De belangrijkste functie van de rear delts is horizontale schouderabductie (de reverse fly-beweging). Daardoor spelen ze een veel grotere rol bij trekoefeningen zoals pull-ups en rows dan bij traditionele schouderoefeningen waarbij je boven je hoofd drukt. De rear delts zijn dus vooral een hulpspier in de meeste rugoefeningen.
Directe training
Sommigen zien hierin een goed argument om de spier niet gericht te trainen. Maar hetzelfde argument zou gebruikt kunnen worden om je biceps niet direct te trainen. Door het niet direct trainen van de rear delts missen je schouders mogelijk dikte in het zij-aanzicht.

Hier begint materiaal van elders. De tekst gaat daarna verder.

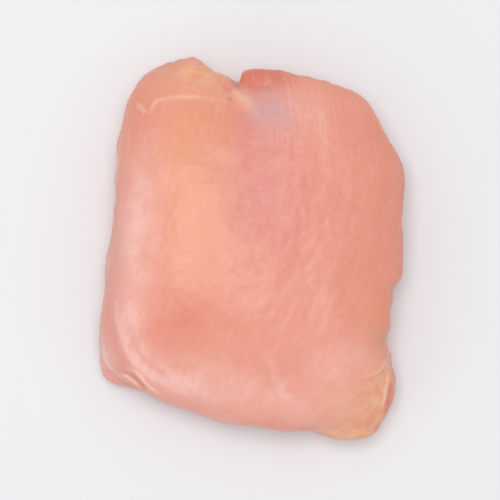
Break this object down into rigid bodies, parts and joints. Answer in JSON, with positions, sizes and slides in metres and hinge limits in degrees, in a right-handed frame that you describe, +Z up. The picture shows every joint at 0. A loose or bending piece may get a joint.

Een complete schouderontwikkeling, dus van alle drie de koppen (voor, midden en achter) is bovendien van belang om sterker te worden in de basisoefeningen voor zowel rug als borst. Maar ook voor blessurepreventie, want met sterke achterschouders voorkom je dat er een disbalans in het schoudergewricht ontstaat.
Kortom, zorg ervoor dat de rear delts geen zwakke schakel worden.
Programmering
Moet je de rear delts nou trainen bij rug of schouders, ervan uitgaande dat je een splitschema hebt met pull-oefeningen (rug) en push-oefeningen (borst/schouders)? Ons advies: train ze bij de rug.
Geef ze van katoen met de grote pull-oefeningen en maak het karweitje af met de reverse fly en één of twee van deze specifieke rear delts-oefeningen.
Train je full body, doe dan per training maximaal één isolatieoefening voor de rear delts.